I know some people swear by them, but I generally do not recommend challenge/response solutions.
Allow and deny lists
Almost all of the solutions above include the ability to add email addresses to an “allow” or “deny” list.3
An allow list means you indicate email from a particular address should never be flagged as spam or delayed in any way. A deny list means just the opposite: email from a particular address should always be flagged as spam and never delivered to you.
Allow lists can be important to prevent false-positive spam filtering of things like newsletters.
On the other hand, deny lists (also known as blocking), are ineffective and essentially pointless. Spammers frequently “spoof” the “From:” address in email, making it looks like it comes from someone other than it really does — often even looking like it came from your own email address.
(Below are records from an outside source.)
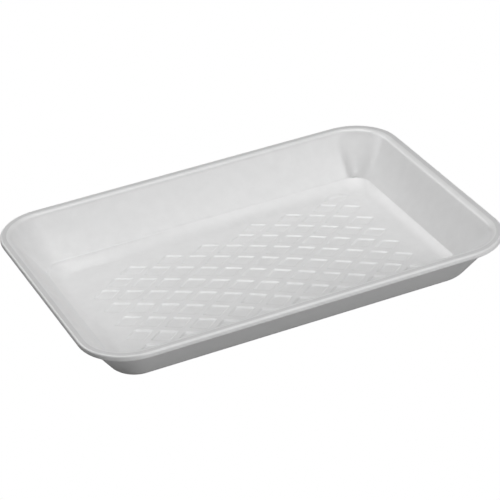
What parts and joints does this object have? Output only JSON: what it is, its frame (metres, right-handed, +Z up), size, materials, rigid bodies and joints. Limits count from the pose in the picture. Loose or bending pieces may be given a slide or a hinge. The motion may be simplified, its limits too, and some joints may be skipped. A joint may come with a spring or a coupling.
{
  "type": "foam food tray",
  "caption": "Shallow rectangular foam tray with flared walls, a turned-out rim and a floor embossed with diamonds, for packing fresh food.",
  "frame": {"origin": "on the table under the middle of the rim's outline, at the height of the flat band that the tray stands on", "axes": "+X along the long side, +Y across to the back, +Z up out of the tray"},
  "size_m": [0.21, 0.149, 0.0257],
  "materials": {
    "white_foam": "satin white foam"
  },
  "bodies": {
    "root": {"foam_tray": "white_foam"}
  },
  "joints": []
}
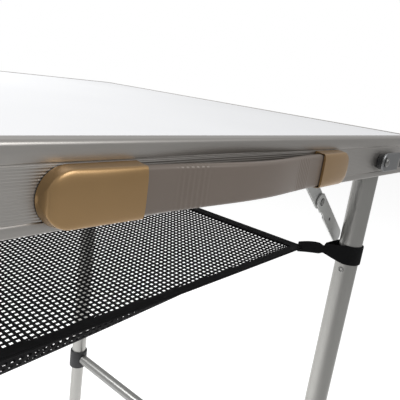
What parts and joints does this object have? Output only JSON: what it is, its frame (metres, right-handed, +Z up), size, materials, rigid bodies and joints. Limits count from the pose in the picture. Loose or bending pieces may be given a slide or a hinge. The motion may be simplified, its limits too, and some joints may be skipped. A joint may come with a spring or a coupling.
{
  "type": "folding table",
  "caption": "Folding table that closes into a flat case, with framed half tops, folding telescopic legs on link braces, carrying handle, swing latches and a net shelf.",
  "frame": {"origin": "centre of the whole object's footprint, on the floor that its feet stand on", "axes": "+X along the table towards the half that carries the handle, +Y across it away from the handle, +Z up"},
  "size_m": [1.2, 0.5228, 0.7],
  "materials": {
    "board": "white laminated board, satin gloss",
    "aluminium": "anodised extruded aluminium, satin",
    "steel": "zinc plated pressed steel",
    "cap_plastic": "moulded tan plastic with a metallic sheen",
    "grip_plastic": "soft moulded taupe plastic",
    "black_plastic": "moulded black plastic",
    "webbing": "woven black polyester webbing",
    "net": "knitted black polyester mesh"
  },
  "bodies": {
    "right_half": {"panel_right": "board", "rail_right_near": "aluminium", "rail_right_far": "aluminium", "rail_right_end": "aluminium", "rail_right_middle": "aluminium", "corner_right_near": "aluminium", "corner_right_far": "aluminium", "hinge_leaf_right_near": "steel", "hinge_leaf_right_far": "steel", "leg_bracket_right_near": "steel", "leg_bracket_right_far": "steel", "net_right": "net", "handle_cap_inner": "cap_plastic", "handle_cap_outer": "cap_plastic", "handle_grip": "grip_plastic", "latch_pivot_near": "black_plastic", "latch_pivot_far": "black_plastic"},
    "legs_right": {"leg_tube_right_near": "aluminium", "leg_tube_right_far": "aluminium", "crossbar_right": "aluminium", "webbing_loop_right_near": "webbing", "webbing_loop_right_far": "webbing"},
    "extension_right_near": {"leg_extension_right_near": "aluminium", "foot_right_near": "black_plastic"},
    "upper_link_right_near": {"brace_upper_right_near": "aluminium"},
    "lower_link_right_near": {"brace_lower_right_near": "aluminium"},
    "extension_right_far": {"leg_extension_right_far": "aluminium", "foot_right_far": "black_plastic"},
    "upper_link_right_far": {"brace_upper_right_far": "aluminium"},
    "lower_link_right_far": {"brace_lower_right_far": "aluminium"},
    "left_half": {"panel_left": "board", "rail_left_near": "aluminium", "rail_left_far": "aluminium", "rail_left_end": "aluminium", "rail_left_middle": "aluminium", "corner_left_near": "aluminium", "corner_left_far": "aluminium", "hinge_leaf_left_near": "steel", "hinge_leaf_left_far": "steel", "leg_bracket_left_near": "steel", "leg_bracket_left_far": "steel", "net_left": "net", "latch_stud_near": "black_plastic", "latch_stud_far": "black_plastic"},
    "legs_left": {"leg_tube_left_near": "aluminium", "leg_tube_left_far": "aluminium", "crossbar_left": "aluminium", "webbing_loop_left_near": "webbing", "webbing_loop_left_far": "webbing"},
    "extension_left_near": {"leg_extension_left_near": "aluminium", "foot_left_near": "black_plastic"},
    "upper_link_left_near": {"brace_upper_left_near": "aluminium"},
    "lower_link_left_near": {"brace_lower_left_near": "aluminium"},
    "extension_left_far": {"leg_extension_left_far": "aluminium", "foot_left_far": "black_plastic"},
    "upper_link_left_far": {"brace_upper_left_far": "aluminium"},
    "lower_link_left_far": {"brace_lower_left_far": "aluminium"},
    "latch_near": {"latch_strap_near": "steel"},
    "latch_far": {"latch_strap_far": "steel"}
  },
  "joints": [
    {"name": "table_fold", "type": "hinge", "parent": "right_half", "child": "left_half", "pos_m": [0, 0.00385, 0.662], "axis": [0, -1, 0], "range_deg": [0, 75], "deforming": ["net_right", "net_left"]},
    {"name": "latch_near_swing", "type": "hinge", "parent": "right_half", "child": "latch_near", "pos_m": [0.5035, -0.25145, 0.679], "axis": [0, 1, 0], "range_deg": [0, 90]},
    {"name": "latch_far_swing", "type": "hinge", "parent": "right_half", "child": "latch_far", "pos_m": [0.5035, 0.25915, 0.679], "axis": [0, 1, 0], "range_deg": [0, 90]},
    {"name": "legs_right_fold", "type": "hinge", "parent": "right_half", "child": "legs_right", "pos_m": [0.5595, 0.00385, 0.6795], "axis": [0, 1, 0], "range_deg": [0, 90]},
    {"name": "upper_link_right_near_turn", "type": "hinge", "parent": "right_half", "child": "upper_link_right_near", "pos_m": [0.4485, -0.19425, 0.6795], "axis": [0, 1, 0], "range_deg": [-39.36, 0]},
    {"name": "lower_link_right_near_turn", "type": "hinge", "parent": "legs_right", "child": "lower_link_right_near", "pos_m": [0.5595, -0.19685, 0.5885], "axis": [0, 1, 0], "range_deg": [0, 50.66]},
    {"name": "extension_right_near_slide", "type": "slide", "parent": "legs_right", "child": "extension_right_near", "axis": [0, 0, 1], "range_m": [0, 0.1601]},
    {"name": "upper_link_right_far_turn", "type": "hinge", "parent": "right_half", "child": "upper_link_right_far", "pos_m": [0.4485, 0.20195, 0.6795], "axis": [0, 1, 0], "range_deg": [-39.36, 0]},
    {"name": "lower_link_right_far_turn", "type": "hinge", "parent": "legs_right", "child": "lower_link_right_far", "pos_m": [0.5595, 0.20455, 0.5885], "axis": [0, 1, 0], "range_deg": [0, 50.66]},
    {"name": "extension_right_far_slide", "type": "slide", "parent": "legs_right", "child": "extension_right_far", "axis": [0, 0, 1], "range_m": [0, 0.1601]},
    {"name": "legs_left_fold", "type": "hinge", "parent": "left_half", "child": "legs_left", "pos_m": [-0.5595, 0.00385, 0.6795], "axis": [0, -1, 0], "range_deg": [0, 90]},
    {"name": "upper_link_left_near_turn", "type": "hinge", "parent": "left_half", "child": "upper_link_left_near", "pos_m": [-0.4485, -0.19425, 0.6795], "axis": [0, -1, 0], "range_deg": [-39.36, 0]},
    {"name": "lower_link_left_near_turn", "type": "hinge", "parent": "legs_left", "child": "lower_link_left_near", "pos_m": [-0.5595, -0.19685, 0.5885], "axis": [0, -1, 0], "range_deg": [0, 50.66]},
    {"name": "extension_left_near_slide", "type": "slide", "parent": "legs_left", "child": "extension_left_near", "axis": [0, 0, 1], "range_m": [0, 0.1601]},
    {"name": "upper_link_left_far_turn", "type": "hinge", "parent": "left_half", "child": "upper_link_left_far", "pos_m": [-0.4485, 0.20195, 0.6795], "axis": [0, -1, 0], "range_deg": [-39.36, 0]},
    {"name": "lower_link_left_far_turn", "type": "hinge", "parent": "legs_left", "child": "lower_link_left_far", "pos_m": [-0.5595, 0.20455, 0.5885], "axis": [0, -1, 0], "range_deg": [0, 50.66]},
    {"name": "extension_left_far_slide", "type": "slide", "parent": "legs_left", "child": "extension_left_far", "axis": [0, 0, 1], "range_m": [0, 0.1601]}
  ],
  "couplings": [
    {"joint": "upper_link_right_near_turn", "follows": "legs_right_fold", "ratio": -0.43717},
    {"joint": "lower_link_right_near_turn", "follows": "legs_right_fold", "ratio": 0.56283},
    {"joint": "extension_right_near_slide", "follows": "legs_right_fold", "m_per_rad": 0.10186},
    {"joint": "upper_link_right_far_turn", "follows": "legs_right_fold", "ratio": -0.43717},
    {"joint": "lower_link_right_far_turn", "follows": "legs_right_fold", "ratio": 0.56283},
    {"joint": "extension_right_far_slide", "follows": "legs_right_fold", "m_per_rad": 0.10186},
    {"joint": "upper_link_left_near_turn", "follows": "legs_left_fold", "ratio": -0.43717},
    {"joint": "lower_link_left_near_turn", "follows": "legs_left_fold", "ratio": 0.56283},
    {"joint": "extension_left_near_slide", "follows": "legs_left_fold", "m_per_rad": 0.10186},
    {"joint": "upper_link_left_far_turn", "follows": "legs_left_fold", "ratio": -0.43717},
    {"joint": "lower_link_left_far_turn", "follows": "legs_left_fold", "ratio": 0.56283},
    {"joint": "extension_left_far_slide", "follows": "legs_left_fold", "m_per_rad": 0.10186}
  ]
}
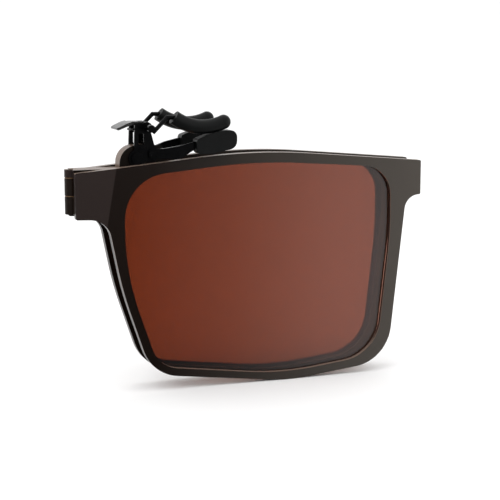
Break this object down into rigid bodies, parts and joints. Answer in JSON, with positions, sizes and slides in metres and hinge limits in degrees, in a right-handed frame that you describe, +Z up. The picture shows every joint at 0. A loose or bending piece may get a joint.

Finally, don’t stress out about spam. Just use the Delete key or Spam button and move on.
The bottom line
There’s no magic bullet. Spam will continue for the foreseeable future. You will get, or continue to get, spam.
However, there are steps you can take to reduce the amount you need to deal with.
- Learn the nuances of the spam filters available to you.
- Learn how to add email addresses to an allow list.
- Protect your primary email address.
- Check your spam folders regularly for false positives.
- Mark any spam making it into your inbox as spam.
- Never mark email you have asked for as spam.
- Consider using a spam filter with a good reputation, such as Gmail.
Finally, don’t stress out about spam. Just use the Delete key or Spam button liberally, and move on.
Footnotes & References
1: I draw a distinction between email providers (like your ISP or workplace) and email services (like Outlook.com, Gmail, Yahoo! Mail, and others).
2: Specifically, the rise of spam-sending botnets that distribute sending activity over millions of machines at millions of different IP addresses.
3: Also often referred to as whitelist or blacklist, respectively, though the industry is attempting to migrate away from those terms.